Michel Trottier dit qu'il est mort le jour où les policiers ont trouvé le corps meurtri de son amie de coeur, Natasha Cournoyer, sous un pylône électrique à Pointe-aux-Trembles.

Ce jour-là, après une semaine d'attente insoutenable, de recherches et d'appels à l'aide dans les médias, le jeune homme de 32 ans a dû surmonter une autre épreuve: les soupçons. Ceux du public, des policiers et même de la famille de Natasha. Des soupçons qui, raconte-t-il, l'ont privé de son deuil.

 

«J'aurais aimé juste vivre ma peine, mais j'ai dû la mettre de côté pour me défendre», a-t-il confié à La Presse pour sa première entrevue depuis la découverte du corps de Natasha Cournoyer.

«C'est sûr que j'ai un goût amer, mais je n'ai pas de comptes à régler. C'était horriblement difficile. Heureusement, j'ai eu beaucoup de soutien dans les dernières semaines - de ma mère, de mes amis, de mes collègues et même de parfaits inconnus.»

Natasha Cournoyer a été retrouvée morte le 6 octobre. Pour dissiper les doutes, Michel Trottier a rencontré les enquêteurs montréalais le 14 octobre. Après un interrogatoire serré qu'il décrit comme l'expérience la plus dégradante de sa vie, il a passé avec succès le test du polygraphe.

«J'ai dû me mettre à nu. C'était humiliant, mais nécessaire. Mon avenir en dépendait.»

Avec l'arrestation, jeudi dernier, du présumé tueur de son amie, Michel Trottier sait que les soupçons à son égard ne tiennent plus. Mais il dit n'en tirer aucune satisfaction.

«Les gens me demandent si je suis soulagé qu'on l'ait retrouvée. La réponse, c'est non. Ça m'a fait rechuter. Ce jour-là, je n'ai pas été capable de parler, je suis resté calé dans mon sofa, je ne pouvais plus bouger. Je suis heureux que la justice puisse faire son travail. Mais moi, ça ne me donne absolument rien. Ça ne me la ramène pas. Mon coeur reste vide. Je suis mort le jour où il me l'a enlevée.»

L'homme soupçonné du meurtre de Natasha Cournoyer, Claude Larouche, sera de retour devant le juge le 9 décembre pour la présentation de la preuve.

«Je ne peux pas y aller, je n'ai pas la force de le faire. Je ne pourrais pas le regarder sans rien faire. Ce gars-là a un trop gros avantage sur moi. Il m'a pris quelque chose.»

Michel Trottier ne compte pas non plus assister au procès. «Je vais probablement finir par tout savoir. Je sais que j'ai besoin des faits pour faire mon deuil, mais je n'irai pas les chercher là.»

Changer le système

L'arrestation d'un homme qui a déjà été reconnu coupable d'agression sexuelle et de tentative d'enlèvement d'une fillette a provoqué de grands questionnements chez Michel Trottier quant au système de surveillance des prédateurs.

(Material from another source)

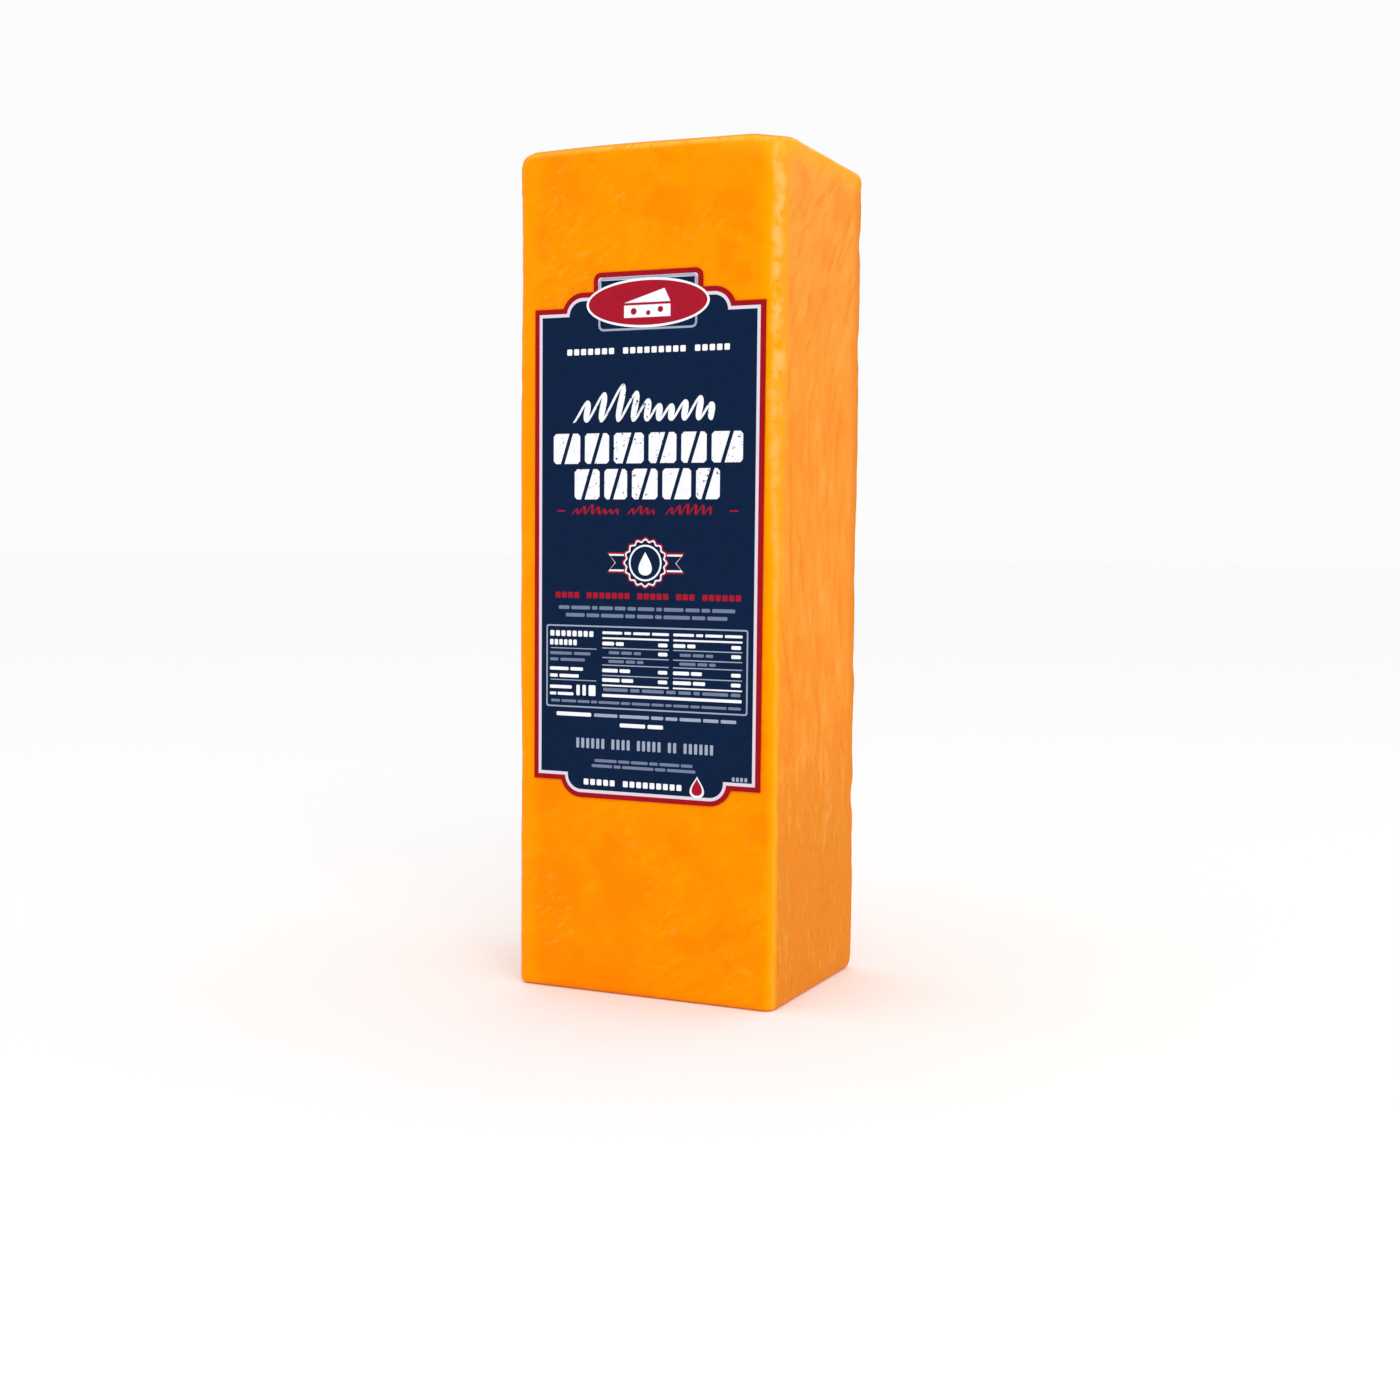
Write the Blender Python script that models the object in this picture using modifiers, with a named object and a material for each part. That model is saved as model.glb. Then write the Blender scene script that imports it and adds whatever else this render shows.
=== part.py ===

«Je ne peux pas donner un sens à la disparition de la femme de ma vie, a-t-il expliqué. Mais par respect pour Natasha, pour ma mère, pour sa mère et pour toutes les femmes du Québec, je dois me lever pour demander une meilleure protection et une meilleure sécurité pour elles.»

«Je connais mal les règles du système judiciaire et carcéral, donc c'est difficile pour moi de commencer à militer, a-t-il ajouté. Mais lorsque je vois que des violeurs ou des meurtriers sont relâchés au sixième, au quart ou au tiers de leur peine, et que le temps qu'ils ont purgé avant leur sentence compte pour double, j'avoue que je ne comprends pas. Est-ce que la vie d'une femme vaut seulement six ans de prison?»

«La justice et le gouvernement, c'est nous, dit-il. Si on veut que les choses changent, c'est à nous, en tant que collectivité, de faire pression.»

Michel Trottier a déjà repris le travail.

Pour se relever du drame qu'il vient de vivre, il lit et il écrit beaucoup. Il a déjà rédigé 100 pages de réflexions et de lettres adressées à sa bien-aimée. Il ne dort pas beaucoup. Il pense surtout à elle dès qu'il est seul dans sa voiture. «Il n'y a pas un seul jour où je n'ai pas pleuré, mais j'essaie de vivre à fond tous les petits moments de bonheur, parce qu'il n'y en a pas beaucoup.»